Durability qualification typically evaluates abrasion/handling damage, adhesion integrity, humidity exposure, thermal cycling response, and chemical resistance. The right combination depends on how the optic is handled, cleaned, and exposed in service.
Should durability testing be done on witness samples or real optical parts?
Witness samples are useful for early screening and process monitoring. For sign-off, many programs require representative parts or builds because substrate behavior, edges, surface finish, and packaging stress can change outcomes.
How do you choose abrasion test severity for optical coatings?
Severity should be tied to real contact conditions: wipe material, expected cycle count, particulate presence, contact pressure, and cleaning method. Over-severe testing can reject viable stacks; under-testing shifts risk into the field.
What should be measured before and after durability testing?
Record the optical performance tied to system requirements (often spectral transmission/reflectance) and document cosmetic defects consistently.

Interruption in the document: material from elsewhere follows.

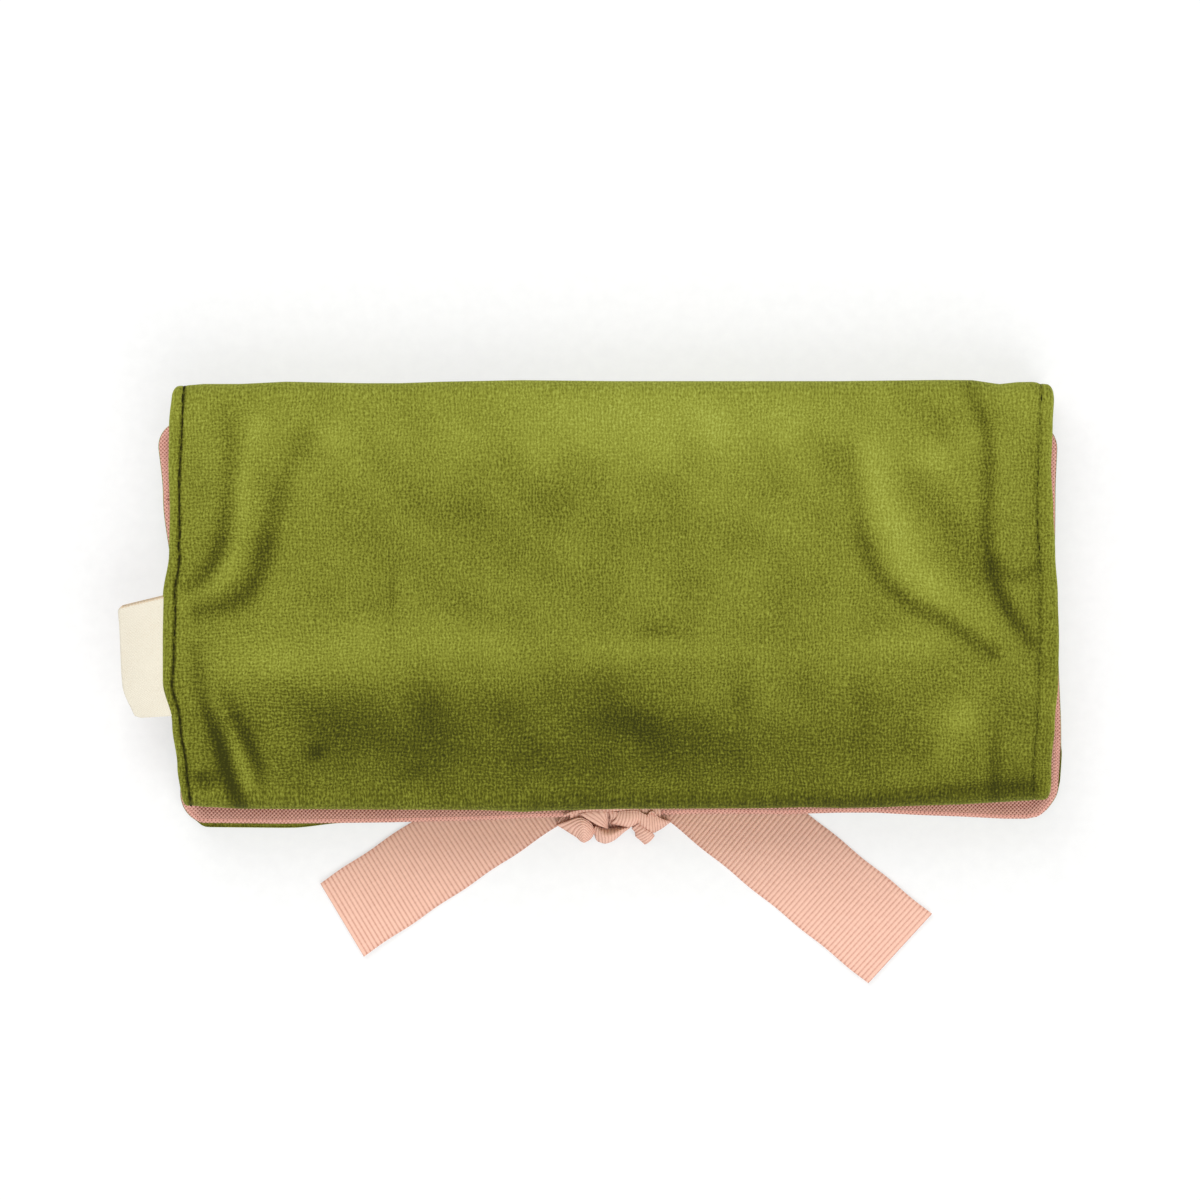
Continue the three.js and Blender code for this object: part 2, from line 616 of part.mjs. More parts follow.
// Everything of one zipped pocket, with its zip at height y
function addZipPocket(panel, low, high, y) {
    const frame = new THREE.Group();
    frame.position.set(0, y, liningFace(panel));
    frame.rotation.x = panel.up > 0 ? Math.PI : 0;
    roll.add(frame);
    add(`${panel.name}_zip_tape_upper`, zipTape(-panel.up), zipNylon, frame);
    add(`${panel.name}_zip_tape_lower`, zipTape(panel.up), zipNylon, frame);
    add(`${panel.name}_zip_stop_left`, endStop(-1), brass, frame);
    add(`${panel.name}_zip_stop_right`, endStop(1), brass, frame);
    const parked = -TEETH_LENGTH / 2 + SLIDER_LENGTH / 2;
    add(`${panel.name}_zip_slider`, zipSlider(), brass, frame).position.x = parked;
    add(`${panel.name}_zip_pull`, zipPull(), ribbon, frame).position.x = parked;

    const inside = rowList(panel, 'lining').filter((row) => row > low && row < high);
    const cloth = overLining(panel, [low, ...inside, high], WINDOW_LIFT, POCKET_CLOTH);
    const levels = [0, WINDOW_LIFT + POCKET_CLOTH + CLEARANCE].map((h) => liningFace(panel) - panel.up * h);
    levels.sort((a, b) => a - b);
    const window = block(
        [-WINDOW_LENGTH / 2, y - WINDOW_WIDTH / 2, levels[0]],
        [WINDOW_LENGTH / 2, y + WINDOW_WIDTH / 2, levels[1]],
    );
    add(`${panel.name}_zip_pocket`, cut(cloth, window), lining);
}
addZipPocket(back, back.low + POCKET_FOOT, back.high - BACK_POCKET_DROP, back.high - BACK_ZIP_DROP);
addZipPocket(inner, inner.low + POCKET_FOOT, inner.high - INNER_POCKET_DROP, inner.high - INNER_ZIP_DROP);

// Ring bar

// It lies in the bay between the inner flap's free edge and the top fold, along the lining
const bayMiddle = (FREE_EDGE_INNER + TOP_FOLD - SPINE) / 2;
const barFrame = new THREE.Group();
barFrame.position.set(0, bayMiddle, liningFace(back));
barFrame.rotation.x = Math.PI;
roll.add(barFrame);

const barRadius = BAR_DIAMETER / 2;
const barProfile = [new THREE.Vector2(0, -BAR_LENGTH / 2)];
const DOME_STEPS = 4;
for (const end of [-1, 1]) {
    for (let k = 1; k <= DOME_STEPS; k++) {
        const turn = ((end < 0 ? k : DOME_STEPS - k + 1) / DOME_STEPS) * (Math.PI / 2);
        const out = end * (BAR_LENGTH / 2 - BAR_DOME + BAR_DOME * Math.cos(turn));
        barProfile.push(new THREE.Vector2(barRadius * Math.sin(turn), out));
    }
}
barProfile.push(new THREE.Vector2(0, BAR_LENGTH / 2));
const bar = new THREE.LatheGeometry(barProfile, ROUND_STEPS)
    .rotateZ(-Math.PI / 2)
    .translate(0, 0, CLEARANCE + barRadius);
add('ring_bar', bar, velvet, barFrame);

const anchorEnd = -BAR_LENGTH / 2 - CLEARANCE;
const anchorHalf = TAB_WIDTH / 2;
add('ring_bar_anchor', raised(
    [
        [anchorEnd - ANCHOR_LENGTH, -anchorHalf], [anchorEnd, -anchorHalf],
        [anchorEnd, anchorHalf], [anchorEnd - ANCHOR_LENGTH, anchorHalf],
    ],
    CLEARANCE, CLEARANCE + ANCHOR_CLOTH,
), velvet, barFrame);

// Press stud: a post on the lining, and a socket riveted through the tab
const revolve = (profile) =>
    new THREE.LatheGeometry(profile.map(([r, h]) => new THREE.Vector2(r, h)), ROUND_STEPS)
        .rotateX(Math.PI / 2);
const studX = BAR_LENGTH / 2 + STUD_PLACE;
const baseTop = CLEARANCE + STUD_BASE;
const nubTop = baseTop + STUD_NUB;
add('stud_post', revolve([
    [0, CLEARANCE], [STUD_BASE_RADIUS, CLEARANCE], [STUD_BASE_RADIUS, baseTop],
    [STUD_NUB_RADIUS, baseTop], [STUD_NUB_RADIUS, nubTop], [0, nubTop],
]), brass, barFrame).position.x = studX;

const socketLow = baseTop + CLEARANCE;
const recessTop = nubTop + CLEARANCE;
const socketTop = recessTop + SOCKET_FLOOR;
const recessRadius = STUD_NUB_RADIUS + CLEARANCE;
const tabLow = socketTop + CLEARANCE;
const tabTop = tabLow + TAB_CLOTH;
const capLow = tabTop + CLEARANCE;
add('stud_cap', revolve([
    [0, recessTop], [recessRadius, recessTop], [recessRadius, socketLow],
    [recessRadius + SOCKET_WALL, socketLow], [recessRadius + SOCKET_WALL, socketTop],
    [RIVET_RADIUS, socketTop], [RIVET_RADIUS, capLow], [CAP_RADIUS, capLow],
    [CAP_RADIUS * CAP_SHOULDER_SHARES[0], capLow + CAP_RISE * CAP_SHOULDER_SHARES[1]],
    [0, capLow + CAP_RISE],
]), brass, barFrame).position.x = studX;

const tabStart = BAR_LENGTH / 2 + CLEARANCE;
const tabHalf = TAB_WIDTH / 2;
const tab = raised(
    [
        [tabStart, -tabHalf], [tabStart + TAB_LENGTH - tabHalf, -tabHalf],
        [tabStart + TAB_LENGTH, -tabHalf / 2], [tabStart + TAB_LENGTH, tabHalf / 2],
        [tabStart + TAB_LENGTH - tabHalf, tabHalf], [tabStart, tabHalf],
    ],
    tabLow, tabTop,
);
const rivetHole = new THREE.CylinderGeometry(
    RIVET_RADIUS + CLEARANCE, RIVET_RADIUS + CLEARANCE, TAB_CLOTH + 2 * CLEARANCE, ROUND_STEPS,
).rotateX(Math.PI / 2).translate(studX, 0, (tabLow + tabTop) / 2);
add('ring_bar_tab', cut(tab, rivetHole), velvet, barFrame);

// Label, folded over at its outer end and held in the left side seam
const labelLow = BOTTOM_FOLD + LABEL_LOW;
const labelRows = LABEL_ROW_SHARES.map((share) => labelLow + share * LABEL_HEIGHT);
const labelReach = (y) => {
    const share = (y - labelLow) / LABEL_HEIGHT;
    return LABEL_REACH_LOW + share * (LABEL_REACH_HIGH - LABEL_REACH_LOW);
};
const seamSide = (y) => leftEdge(back, y) - CLEARANCE;
const labelX = (share, y) => seamSide(y) - (1 - share) * labelReach(y);
const labelMiddle = (x, y) => {
    const out = (seamSide(y) - x) / labelReach(y);
    return middle(back, seamSide(y), y) - LABEL_DROP * out ** 2;
};
const labelHalf = (x, y) => {
    const fromEnd = (x - labelX(0, y)) / LABEL_FOLD;
    return (LABEL_CLOTH / 2) * (LABEL_FOLD_SHARE + (1 - LABEL_FOLD_SHARE) * smooth(fromEnd));
};
add('side_label', slab(
    LABEL_COLUMN_SHARES, labelRows, labelX,
    (x, y) => labelMiddle(x, y) - labelHalf(x, y),
    (x, y) => labelMiddle(x, y) + labelHalf(x, y),
), labelCloth);

// Ribbon

// The stretch sewn to the lining at the free edge
const edgeTop = liningFace(front) - (HALF_ROOM - SEAM_GAP / 2);
const patchRows = [0, SEAM_FLANGE, ANCHOR_PATCH_REACH].map((step) => FREE_EDGE_FRONT + step);
const patchBase = (x, y) => middle(front, x, y) + onPocket(x, y);
add('ribbon_anchor', slab(
    [-1, 0, 1], patchRows,
    (share) => share * (RIBBON_WIDTH / 2),
    patchBase,
    (x, y) => patchBase(x, y) + RIBBON,
), ribbon);

// A crumpled lump of ribbon: a closed form with gathers, flat where it meets the table and cut
// clear of the flap's edge
function lump({ x, out, halfX, halfY, top, gathers, turn, gatherShare }) {
    const ball = new THREE.SphereGeometry(1, LUMP_AROUND, LUMP_UP).rotateX(Math.PI / 2);
    const points = ball.attributes.position;
    const spot = new THREE.Vector3();
    for (let k = 0; k < points.count; k++) {
        spot.fromBufferAttribute(points, k);
        const around = Math.atan2(spot.y, spot.x);
        const swell = 1 + gatherShare * Math.cos(gathers * around + turn) * (1 - spot.z ** 2);
        const square = (v) => Math.sign(v) * Math.abs(v) ** LUMP_SQUARE_SHARE;
        points.setXYZ(
            k,
            x + halfX * square(spot.x) * swell,
            FREE_EDGE_FRONT - out + halfY * square(spot.y) * swell,
            (top / 2) * (1 + square(spot.z) * (1 + gatherShare * Math.cos(2 * around + turn))),
        );
    }
    const edge = edgeTop + POCKET_CLOTH + RIBBON + 3 * CLEARANCE;
    const flap = block(
        [-WIDTH, FREE_EDGE_FRONT - CLEARANCE, -top],
        [WIDTH, FREE_EDGE_FRONT + WIDTH, edge],
    );
    const table = block([-WIDTH, -WIDTH, -WIDTH], [WIDTH, WIDTH, 0]);
    const fold = block([-WIDTH, BOTTOM_FOLD - CLEARANCE, -top], [WIDTH, WIDTH, 2 * top]);
    return cut(ball, flap, table, fold);
}
add('bow_knot', lump(KNOT), ribbon);
add('bow_loop_left', lump(LOOP_LEFT), ribbon);
add('bow_loop_right', lump(LOOP_RIGHT), ribbon);

// A ribbon tail lies on the table from beside the knot, under the flap's edge, to its cut end
function tail(side, start, bend, end, width, phase) {
    const place = ({ x, below }) => new THREE.Vector2(side * x, FREE_EDGE_FRONT - below);
    const route = new THREE.SplineCurve([place(start), place(bend), place(bend).lerp(place(end), 0.5), place(end)]);
    const points = [];
    const faces = [];
    for (let k = 0; k <= TAIL_STEPS; k++) {
        const t = k / TAIL_STEPS;
        const at = route.getPointAt(t);
        const along = route.getTangentAt(t);
        const half = (RIBBON_NECK + (width - RIBBON_NECK) * smooth(t / TAIL_SPREAD_SHARE)) / 2;
        const free = smooth((t - TAIL_LIFT_SHARE) / TAIL_LIFT_SHARE);
        const lift = (TAIL_RIPPLE / 2) * (1 - Math.cos(t * 3 * Math.PI + phase)) * free;
        for (const [across, height] of [[-1, 0], [1, 0], [1, RIBBON], [-1, RIBBON]]) {
            points.push(at.x - across * half * along.y, at.y + across * half * along.x, lift + height);
        }
    }
    for (let k = 0; k < TAIL_STEPS; k++) {
        for (let c = 0; c < 4; c++) {
            const a = 4 * k + c;
            const b = 4 * k + ((c + 1) % 4);
            faces.push(a, b + 4, a + 4, a, b, b + 4);
        }
    }
    const last = 4 * TAIL_STEPS;
    faces.push(0, 2, 1, 0, 3, 2, last, last + 1, last + 2, last, last + 2, last + 3);
    const geometry = new THREE.BufferGeometry();
    geometry.setAttribute('position', new THREE.Float32BufferAttribute(points, 3));
    geometry.setIndex(faces);
    return geometry;
}
add('ribbon_tail_left', tail(-1, TAIL_LEFT_START, TAIL_LEFT_BEND, TAIL_LEFT_END, RIBBON_WIDTH, 0), ribbon);
add('ribbon_tail_right', tail(1, TAIL_RIGHT_START, TAIL_RIGHT_BEND, TAIL_RIGHT_END, TAIL_RIGHT_WIDTH, 1), ribbon);

export default roll;
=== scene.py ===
# A velvet jewellery roll, folded in three and tied with a grosgrain ribbon, lying on its front.
# Metres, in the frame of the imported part: +X along the roll, +Y towards its top fold, +Z up.

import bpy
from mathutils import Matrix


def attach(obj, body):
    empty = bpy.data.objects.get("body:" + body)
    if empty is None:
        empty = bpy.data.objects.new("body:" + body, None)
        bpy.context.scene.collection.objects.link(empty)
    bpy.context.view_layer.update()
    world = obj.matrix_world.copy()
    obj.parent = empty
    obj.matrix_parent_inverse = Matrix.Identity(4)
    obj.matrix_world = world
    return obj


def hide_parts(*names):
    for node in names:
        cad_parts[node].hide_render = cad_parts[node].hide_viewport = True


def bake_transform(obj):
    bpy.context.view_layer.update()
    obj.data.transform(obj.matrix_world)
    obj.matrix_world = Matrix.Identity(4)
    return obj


bl_info = {
    "name": "Velvet Jewellery Roll",
    "version": (1, 0, 0),
    "blender": (4, 5, 0),
    "location": "3D View > Sidebar > Jewellery Roll",
    "description": "Builds the soft pieces, the trimmings and the stage of a folded jewellery roll",
    "category": "Add Mesh",
}

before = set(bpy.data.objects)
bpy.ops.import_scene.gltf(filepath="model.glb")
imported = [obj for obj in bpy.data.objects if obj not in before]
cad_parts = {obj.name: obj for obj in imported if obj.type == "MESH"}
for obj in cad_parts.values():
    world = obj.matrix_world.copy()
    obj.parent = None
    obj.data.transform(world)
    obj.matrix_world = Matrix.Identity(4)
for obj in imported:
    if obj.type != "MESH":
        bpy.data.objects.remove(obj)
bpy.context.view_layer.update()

import copy
import math

import bmesh
import bpy
import numpy as np
from bpy.props import FloatProperty, FloatVectorProperty, PointerProperty
from mathutils import Vector

MM = 0.001

# Cloth layers and folded panels, in millimetres, as the part has them, apart from INNER_FREE
# and FOLD_CORNER
VELVET = 1.2
LINING = 0.7
HALF_ROOM = 2.1
SEAM_HALF = 0.15
LAYER_GAP = 0.15
WIDTH = 233.6
DEPTH = 112.7
HALF_WIDTH = WIDTH / 2
FOLD_Y = DEPTH / 2
FRONT_FREE = -60.65
INNER_FREE = 46.6
FREE_CORNER = 8
FOLD_CORNER = 1.8
SEAM_FLANGE = 4.5
SEAM_RISE = 12
FOLD_RISE = 13
FRONT_MIDDLE = 3.3
INNER_MIDDLE = 11.6
BACK_MIDDLE = 25.0
CURL_WIDTH = 24
CURL_RUNOUT = 30
FOLD_BEND = 3.0
SPINE_MIDDLE = FOLD_Y - VELVET - SEAM_HALF
HINGE_INSET = 1.5
# Distance from a free edge where there is none
FAR = 1000.0

# Profile of the sewn edges
EDGE_ROUND = 2.2
EDGE_SWELL = 0.2
SWELL_HALF = 1.3
STITCH_GROOVE = 0.55
GROOVE_HALF = 0.45
STITCH_LINE = 3.5
# The cloth puckers beside its stitches and waves a little over the padding
PUCKER = 0.16
PUCKER_HALF = 3.2
VELVET_WAVE = 0.22
LINING_WAVE = 0.16
# How far from a fold the padding inside the lining comes up
LINING_RISE = 8
# The front flap's line of stitches lies hidden under the back panel's edge
FRONT_STITCH_LINE = 5.1
# A band of painted shade round the border of the slip pocket, where the back panel's folded edge overhangs it
PAINTED_SHADE_LINE = 3.9
PAINTED_SHADE_HALF = 1.2
PAINTED_SHADE_END = 4.6
SEAM_LIP = 0.14

# The lip of velvet that rolls over the seam, and where the layers inside it start
LIP_CLOTH = 0.2
LIP_TUCK = 0.15
LINING_START = 0.15
PAD_START = 8.5
THREAD_SINK = 0.05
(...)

If haze or scatter affects performance, include a repeatable haze/scatter evaluation before and after exposure.
Why do coatings fail after humidity or thermal cycling?
Moisture and temperature swings can expose adhesion weaknesses and increase thermo-mechanical stress, especially when coating and substrate expansion differ. Failures may show up as delamination, micro-cracking, haze, or performance drift.